Den russischen Überfall auf die Ukraine bezeichnet Engel als „tiefen Einschnitt für Europa, für die Wirtschaftsbeziehungen mit Russland und damit auch für die Arbeit des Ost-Ausschusses“. Der 1952 gegründete Verband begeht in diesem Jahr sein 70-jähriges Jubiläum. Es werde künftig darum gehen, die globalen Wertschöpfungsketten neu zu justieren. Dies eröffne mittelfristig neue Chancen nicht nur für Tschechien und andere östliche EU-Mitglieder, sondern auch für die Nachbarländer der EU im Osten. Globale Herausforderungen wie der Klimawandel oder die Sicherung der Welternährung, aber auch die Erhaltung unseres Wohlstands machten internationale wirtschaftliche Kooperation auch mit schwierigen Ländern und Märkten unumgänglich. „Kooperation ja – aber in klaren Grenzen und ohne einseitige Abhängigkeiten, das muss eine Lehre aus diesem Jahr 2022 sein“, sagt Engel. „Ich persönlich bin davon überzeugt, dass Abschottung und der Abbruch von Handelsbeziehungen diese Welt nicht sicherer und friedlicher machen.“ Gerade die weltweit engagierten deutschen Unternehmen seien Botschafter für das europäische Gesellschafts- und Wirtschaftsmodell und schüfen damit Werte im doppelten Sinne des Wortes.

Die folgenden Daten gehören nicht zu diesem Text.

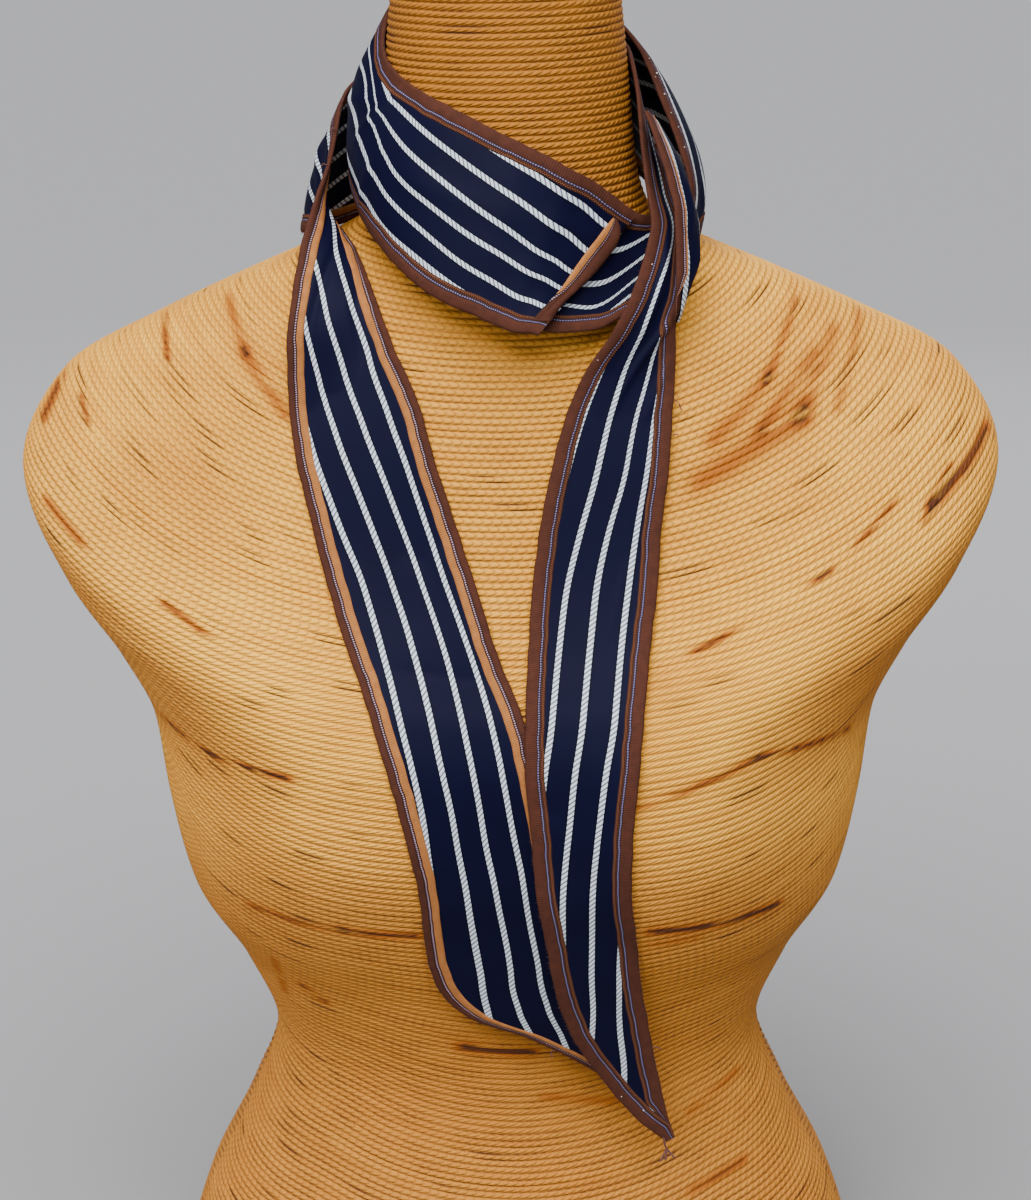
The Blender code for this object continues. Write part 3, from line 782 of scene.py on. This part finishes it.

Ost-Ausschuss richtet Service Desk für die Ukraine ein

Ein Schwerpunkt der Ost-Ausschuss-Arbeit wird die Unterstützung der Ukraine bei der Instandsetzung der zerstörten Infrastruktur und dem Wiederaufbau sein. Der Ost-Ausschuss hat daher beschlossen, sein Engagement für die Ukraine zu institutionalisieren. „Über die bereits laufenden Initiativen wie die Sammlung von Spenden, Integrationsmaßnahmen für Geflüchtete und Initiativen zur Instandhaltung des ukrainischen Energiesektors hinaus wird der Ost-Ausschuss dazu kurzfristig einen ‚Service Desk Ukraine‘ einrichten“, sagt die stellvertretende Ost-Ausschuss-Vorsitzende Cathrina Claas-Mühlhäuser. Ziel sei es, deutsche und ukrainische Unternehmen noch schneller und effizienter miteinander zu vernetzen, um die Wiederherstellung der ukrainischen Infrastruktur zu beschleunigen. „Die deutsche Wirtschaft steht bereit, die weitere Integration der Ukraine in den europäischen Markt und den Wiederaufbau des Landes tatkräftig zu unterstützen“, sagt Claas-Mühlhäuser. Dazu gab es gestern bereits ein Ost-Ausschuss-Treffen mit Oleksij Tschernyschow, dem Sondergesandten des ukrainischen Präsidenten für den Wiederaufbau. „Das größte Flächenland Europas mit über 40 Millionen Einwohnern und vielen gut ausgebildeten Fachkräften wird ein immer wichtigerer Wirtschaftspartner für Deutschland werden“, sagte Claas-Mühlhäuser. „Im Bereich der Autozulieferung und bei einigen Agrarprodukten ist die Ukraine schon heute systemrelevant.“

Zur Jahresveranstaltung werden rund 250 Vertreter aus Diplomatie, Politik, Wirtschaft Mitgliedsunternehmen und von deutschen Auslandshandelskammern, darunter der AHKs in Tschechien und der Ukraine, erwartet, mit denen der Ost-Ausschuss eng kooperiert. Im Rahmen einer Spendenaktion für die Ukraine sorgt die Sängerin Susanna Chakhoian von der ukrainischen Nationaloper für die musikalische Untermalung der Veranstaltung.

Über den Ost-Ausschuss der Deutschen Wirtschaft e.V.

Der Ost-Ausschuss der Deutschen Wirtschaft e.V. (gegründet 1952) fördert die deutsche Wirtschaft in den 29 Ländern Mittel-, Ost- und Südosteuropas, des Südkaukasus und Zentralasiens. Der deutsche Osthandel steht insgesamt für rund ein Fünftel des gesamten deutschen Außenhandels und ist damit bedeutender als der Handel mit den USA und China zusammen. Der Ost-Ausschuss hat rund 350 Mitgliedsunternehmen und -verbände und wird von sechs Spitzenverbänden der deutschen Wirtschaft – BDI, BGA, Bankenverband, DIHK, GDV und ZDH – getragen.